It is Negotiation Time Again in the West Coast


    Nowadays, everybody in the ocean shipping industry is talking about possible disruption at U.S. West Coast. As of July 1st a strike is expected in the major west coast ports. The twin ports LA and Long beach are the busiest ports in terms of volume in the USA and approximately 44 percent of all cargo arriving in the USA by ocean passes through  Long beach and LA ports.

    Negotiations for a new labor contract covering nearly 20,000 dockworkers at 29 West Coast container ports began and the current contract expires on July 1.Negotiations cover  all the major west coast ports which are Long beach , LA, Oakland , Portland Seattle and Tacoma. The contract is between employers who operate port terminals and shipping lines represented by the Pacific Maritime Association and dockworkers represented by the International Long shore and Warehouse Union. According to the ILWU, the major topics on the table are healthcare, retirement benefits, rises in wage/salary, and improved safety practices.

    I believe the negotiations will affect Retail industry heavily. Since West Coast ports handle majority of U.S. retail goods and these containers come mainly from Asia. Retail industry cargo volume is expected to be strong especially this summer due to peak period for bringing in products for fall and Christmas shopping seasons. Retailers have already begun to develop alternative plans to ensure the proper flow of holiday merchandise.

    If thousands of clerical workers and dockworkers go on strike, its economic cost would be huge. In addition to that a reduced rate of cargo operations means vessel waiting times will rise, potentially affecting shipping and logistics across an entire region the effects of strike would be huge. Even a one-day strike can result in shipment delays of up to two weeks. For example the last disruption was in West coast in 2002 and it resulted in a 10 day shutdown and estimated cost of the action to the U. S economy was more than $10 billion.
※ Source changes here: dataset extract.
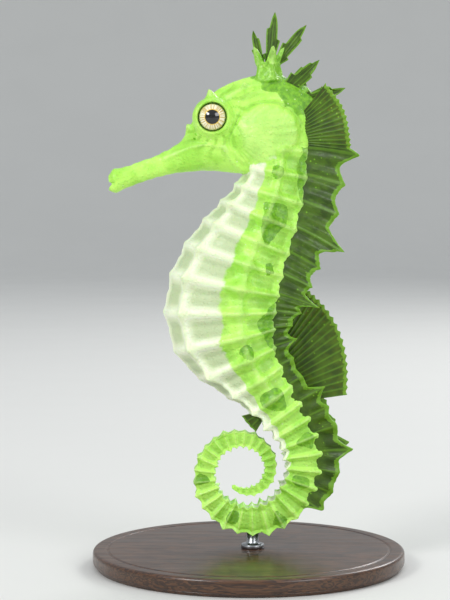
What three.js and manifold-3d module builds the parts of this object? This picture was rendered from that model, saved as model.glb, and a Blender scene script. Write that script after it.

    Steamship lines have already started to announce possible congestion surcharges. The current amount of Congestion surcharge fee is about $1000 per TEU and $1,200 per FEU, in the event of a “strike, work stoppage, work slowdown or other labor-related disruption.”

    Now importers are seeking other options since negotiations do not cover Canada, Mexico, U.S. East and Gulf coast, shippers are thinking of diverting shipments to these ports to avoid potential impact of strike and negotiations. Some of the importers moved up orders and take on more inventory and route cargo though other  U.S ports. Since some of the importers would like to ship as much as they can before the strike , we can expect space problems and higher freight rates.

    Preparing a contingency plan before the strike will definitely help importers. An alternative routing, holding your cargo at the transshipment port, shipping as much as you can before the strike and learning more about the air freight business are the options. But please keep in mind that air freight and holding cargo at transshipment ports are very costly .For instance a 100+ KG  air cargo rate is around $4/KG from Chinese base airports to LAX .

    Isn’t it expensive?

    Second option is worse…

    Holding cargo at the transshipment ports costs up to usd 100 x teu x day for dry cargo and 200usd x unit x day for reefers.
    Also, pls note that after 45 days, customs can declare cargo as abandoned at transshipment port.
    Moreover, for long standing cargo at the transshipment port may result in further customs inspections.